**Written task**
Can the data below be echoed back word for word?

[Begin Source data]

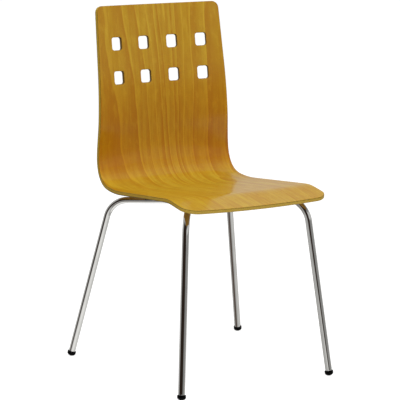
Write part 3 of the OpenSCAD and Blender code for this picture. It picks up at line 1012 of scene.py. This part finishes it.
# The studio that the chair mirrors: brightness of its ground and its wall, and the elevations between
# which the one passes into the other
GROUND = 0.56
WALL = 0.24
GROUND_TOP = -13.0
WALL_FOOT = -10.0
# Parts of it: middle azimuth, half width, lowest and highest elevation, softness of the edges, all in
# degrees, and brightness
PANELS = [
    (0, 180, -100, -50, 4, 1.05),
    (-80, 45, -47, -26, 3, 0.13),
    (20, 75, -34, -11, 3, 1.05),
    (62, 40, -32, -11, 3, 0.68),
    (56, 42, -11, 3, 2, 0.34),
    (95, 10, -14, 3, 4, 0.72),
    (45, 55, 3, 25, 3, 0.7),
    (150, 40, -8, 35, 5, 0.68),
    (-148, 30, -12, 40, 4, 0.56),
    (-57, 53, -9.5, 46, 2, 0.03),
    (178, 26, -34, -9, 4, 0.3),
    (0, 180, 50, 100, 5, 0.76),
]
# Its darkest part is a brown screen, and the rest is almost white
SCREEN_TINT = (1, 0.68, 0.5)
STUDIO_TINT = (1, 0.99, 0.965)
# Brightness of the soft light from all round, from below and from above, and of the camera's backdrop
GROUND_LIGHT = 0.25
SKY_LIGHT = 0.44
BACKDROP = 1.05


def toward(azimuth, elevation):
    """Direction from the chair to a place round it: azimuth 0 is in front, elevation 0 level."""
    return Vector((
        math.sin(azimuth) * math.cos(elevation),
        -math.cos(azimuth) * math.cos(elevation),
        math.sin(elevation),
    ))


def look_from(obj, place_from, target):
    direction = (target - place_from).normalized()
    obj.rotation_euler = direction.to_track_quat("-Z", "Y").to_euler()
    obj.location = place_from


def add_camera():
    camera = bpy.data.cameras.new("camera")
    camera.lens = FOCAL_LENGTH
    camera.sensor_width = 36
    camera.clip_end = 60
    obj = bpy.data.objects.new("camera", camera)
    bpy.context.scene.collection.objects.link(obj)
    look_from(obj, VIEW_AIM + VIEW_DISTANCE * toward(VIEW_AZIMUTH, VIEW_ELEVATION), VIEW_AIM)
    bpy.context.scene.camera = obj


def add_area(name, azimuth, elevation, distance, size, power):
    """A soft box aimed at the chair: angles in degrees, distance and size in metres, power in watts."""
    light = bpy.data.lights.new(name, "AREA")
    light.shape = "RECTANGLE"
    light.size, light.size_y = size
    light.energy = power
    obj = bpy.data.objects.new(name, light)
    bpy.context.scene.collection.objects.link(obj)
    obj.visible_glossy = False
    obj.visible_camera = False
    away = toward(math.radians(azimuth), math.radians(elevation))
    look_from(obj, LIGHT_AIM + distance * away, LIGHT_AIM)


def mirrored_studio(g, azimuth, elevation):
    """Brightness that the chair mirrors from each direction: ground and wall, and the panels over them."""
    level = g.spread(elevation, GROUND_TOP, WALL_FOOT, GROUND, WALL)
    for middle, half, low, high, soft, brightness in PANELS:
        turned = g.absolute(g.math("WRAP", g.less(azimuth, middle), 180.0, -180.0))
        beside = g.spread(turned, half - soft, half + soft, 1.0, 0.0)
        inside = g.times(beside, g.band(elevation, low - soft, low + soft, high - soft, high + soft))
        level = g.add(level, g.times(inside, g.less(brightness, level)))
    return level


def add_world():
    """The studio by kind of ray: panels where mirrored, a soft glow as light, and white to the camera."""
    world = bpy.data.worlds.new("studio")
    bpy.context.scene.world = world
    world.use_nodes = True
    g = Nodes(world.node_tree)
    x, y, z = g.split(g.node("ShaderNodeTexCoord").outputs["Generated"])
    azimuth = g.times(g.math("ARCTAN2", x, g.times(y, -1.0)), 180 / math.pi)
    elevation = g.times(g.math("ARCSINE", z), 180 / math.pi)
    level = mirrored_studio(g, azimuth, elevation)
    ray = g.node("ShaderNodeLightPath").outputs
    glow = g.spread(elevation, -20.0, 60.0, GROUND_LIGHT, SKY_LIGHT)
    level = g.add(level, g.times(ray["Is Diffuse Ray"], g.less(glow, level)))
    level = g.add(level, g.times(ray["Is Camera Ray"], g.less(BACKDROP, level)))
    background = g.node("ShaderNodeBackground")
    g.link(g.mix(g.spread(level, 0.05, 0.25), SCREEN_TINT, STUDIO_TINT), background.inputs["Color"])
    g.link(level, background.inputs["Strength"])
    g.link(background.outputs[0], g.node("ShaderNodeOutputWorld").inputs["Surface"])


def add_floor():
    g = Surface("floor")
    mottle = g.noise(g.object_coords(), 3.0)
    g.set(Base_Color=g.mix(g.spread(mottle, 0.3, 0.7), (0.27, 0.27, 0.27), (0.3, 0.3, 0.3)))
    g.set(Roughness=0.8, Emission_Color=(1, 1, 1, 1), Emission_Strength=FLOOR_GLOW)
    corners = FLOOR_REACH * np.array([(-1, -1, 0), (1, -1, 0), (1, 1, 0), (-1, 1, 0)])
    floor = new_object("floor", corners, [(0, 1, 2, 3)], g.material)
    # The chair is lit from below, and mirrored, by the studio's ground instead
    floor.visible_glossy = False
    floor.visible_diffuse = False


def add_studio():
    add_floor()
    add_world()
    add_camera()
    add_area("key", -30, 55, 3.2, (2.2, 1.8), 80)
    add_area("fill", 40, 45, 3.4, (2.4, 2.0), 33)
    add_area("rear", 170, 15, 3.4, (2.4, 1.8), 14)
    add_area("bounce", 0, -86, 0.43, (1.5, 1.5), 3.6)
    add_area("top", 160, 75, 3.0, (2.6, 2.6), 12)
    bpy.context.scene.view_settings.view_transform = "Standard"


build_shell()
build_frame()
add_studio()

[End Source data]

**Written solution**
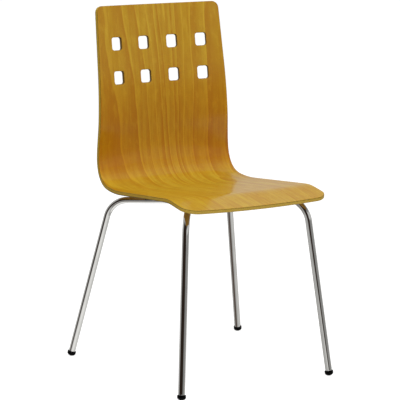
Write part 3 of the OpenSCAD and Blender code for this picture. It picks up at line 1012 of scene.py. This part finishes it.
# The studio that the chair mirrors: brightness of its ground and its wall, and the elevations between
# which the one passes into the other
GROUND = 0.56
WALL = 0.24
GROUND_TOP = -13.0
WALL_FOOT = -10.0
# Parts of it: middle azimuth, half width, lowest and highest elevation, softness of the edges, all in
# degrees, and brightness
PANELS = [
    (0, 180, -100, -50, 4, 1.05),
    (-80, 45, -47, -26, 3, 0.13),
    (20, 75, -34, -11, 3, 1.05),
    (62, 40, -32, -11, 3, 0.68),
    (56, 42, -11, 3, 2, 0.34),
    (95, 10, -14, 3, 4, 0.72),
    (45, 55, 3, 25, 3, 0.7),
    (150, 40, -8, 35, 5, 0.68),
    (-148, 30, -12, 40, 4, 0.56),
    (-57, 53, -9.5, 46, 2, 0.03),
    (178, 26, -34, -9, 4, 0.3),
    (0, 180, 50, 100, 5, 0.76),
]
# Its darkest part is a brown screen, and the rest is almost white
SCREEN_TINT = (1, 0.68, 0.5)
STUDIO_TINT = (1, 0.99, 0.965)
# Brightness of the soft light from all round, from below and from above, and of the camera's backdrop
GROUND_LIGHT = 0.25
SKY_LIGHT = 0.44
BACKDROP = 1.05


def toward(azimuth, elevation):
    """Direction from the chair to a place round it: azimuth 0 is in front, elevation 0 level."""
    return Vector((
        math.sin(azimuth) * math.cos(elevation),
        -math.cos(azimuth) * math.cos(elevation),
        math.sin(elevation),
    ))


def look_from(obj, place_from, target):
    direction = (target - place_from).normalized()
    obj.rotation_euler = direction.to_track_quat("-Z", "Y").to_euler()
    obj.location = place_from


def add_camera():
    camera = bpy.data.cameras.new("camera")
    camera.lens = FOCAL_LENGTH
    camera.sensor_width = 36
    camera.clip_end = 60
    obj = bpy.data.objects.new("camera", camera)
    bpy.context.scene.collection.objects.link(obj)
    look_from(obj, VIEW_AIM + VIEW_DISTANCE * toward(VIEW_AZIMUTH, VIEW_ELEVATION), VIEW_AIM)
    bpy.context.scene.camera = obj


def add_area(name, azimuth, elevation, distance, size, power):
    """A soft box aimed at the chair: angles in degrees, distance and size in metres, power in watts."""
    light = bpy.data.lights.new(name, "AREA")
    light.shape = "RECTANGLE"
    light.size, light.size_y = size
    light.energy = power
    obj = bpy.data.objects.new(name, light)
    bpy.context.scene.collection.objects.link(obj)
    obj.visible_glossy = False
    obj.visible_camera = False
    away = toward(math.radians(azimuth), math.radians(elevation))
    look_from(obj, LIGHT_AIM + distance * away, LIGHT_AIM)


def mirrored_studio(g, azimuth, elevation):
    """Brightness that the chair mirrors from each direction: ground and wall, and the panels over them."""
    level = g.spread(elevation, GROUND_TOP, WALL_FOOT, GROUND, WALL)
    for middle, half, low, high, soft, brightness in PANELS:
        turned = g.absolute(g.math("WRAP", g.less(azimuth, middle), 180.0, -180.0))
        beside = g.spread(turned, half - soft, half + soft, 1.0, 0.0)
        inside = g.times(beside, g.band(elevation, low - soft, low + soft, high - soft, high + soft))
        level = g.add(level, g.times(inside, g.less(brightness, level)))
    return level


def add_world():
    """The studio by kind of ray: panels where mirrored, a soft glow as light, and white to the camera."""
    world = bpy.data.worlds.new("studio")
    bpy.context.scene.world = world
    world.use_nodes = True
    g = Nodes(world.node_tree)
    x, y, z = g.split(g.node("ShaderNodeTexCoord").outputs["Generated"])
    azimuth = g.times(g.math("ARCTAN2", x, g.times(y, -1.0)), 180 / math.pi)
    elevation = g.times(g.math("ARCSINE", z), 180 / math.pi)
    level = mirrored_studio(g, azimuth, elevation)
    ray = g.node("ShaderNodeLightPath").outputs
    glow = g.spread(elevation, -20.0, 60.0, GROUND_LIGHT, SKY_LIGHT)
    level = g.add(level, g.times(ray["Is Diffuse Ray"], g.less(glow, level)))
    level = g.add(level, g.times(ray["Is Camera Ray"], g.less(BACKDROP, level)))
    background = g.node("ShaderNodeBackground")
    g.link(g.mix(g.spread(level, 0.05, 0.25), SCREEN_TINT, STUDIO_TINT), background.inputs["Color"])
    g.link(level, background.inputs["Strength"])
    g.link(background.outputs[0], g.node("ShaderNodeOutputWorld").inputs["Surface"])


def add_floor():
    g = Surface("floor")
    mottle = g.noise(g.object_coords(), 3.0)
    g.set(Base_Color=g.mix(g.spread(mottle, 0.3, 0.7), (0.27, 0.27, 0.27), (0.3, 0.3, 0.3)))
    g.set(Roughness=0.8, Emission_Color=(1, 1, 1, 1), Emission_Strength=FLOOR_GLOW)
    corners = FLOOR_REACH * np.array([(-1, -1, 0), (1, -1, 0), (1, 1, 0), (-1, 1, 0)])
    floor = new_object("floor", corners, [(0, 1, 2, 3)], g.material)
    # The chair is lit from below, and mirrored, by the studio's ground instead
    floor.visible_glossy = False
    floor.visible_diffuse = False


def add_studio():
    add_floor()
    add_world()
    add_camera()
    add_area("key", -30, 55, 3.2, (2.2, 1.8), 80)
    add_area("fill", 40, 45, 3.4, (2.4, 2.0), 33)
    add_area("rear", 170, 15, 3.4, (2.4, 1.8), 14)
    add_area("bounce", 0, -86, 0.43, (1.5, 1.5), 3.6)
    add_area("top", 160, 75, 3.0, (2.6, 2.6), 12)
    bpy.context.scene.view_settings.view_transform = "Standard"


build_shell()
build_frame()
add_studio()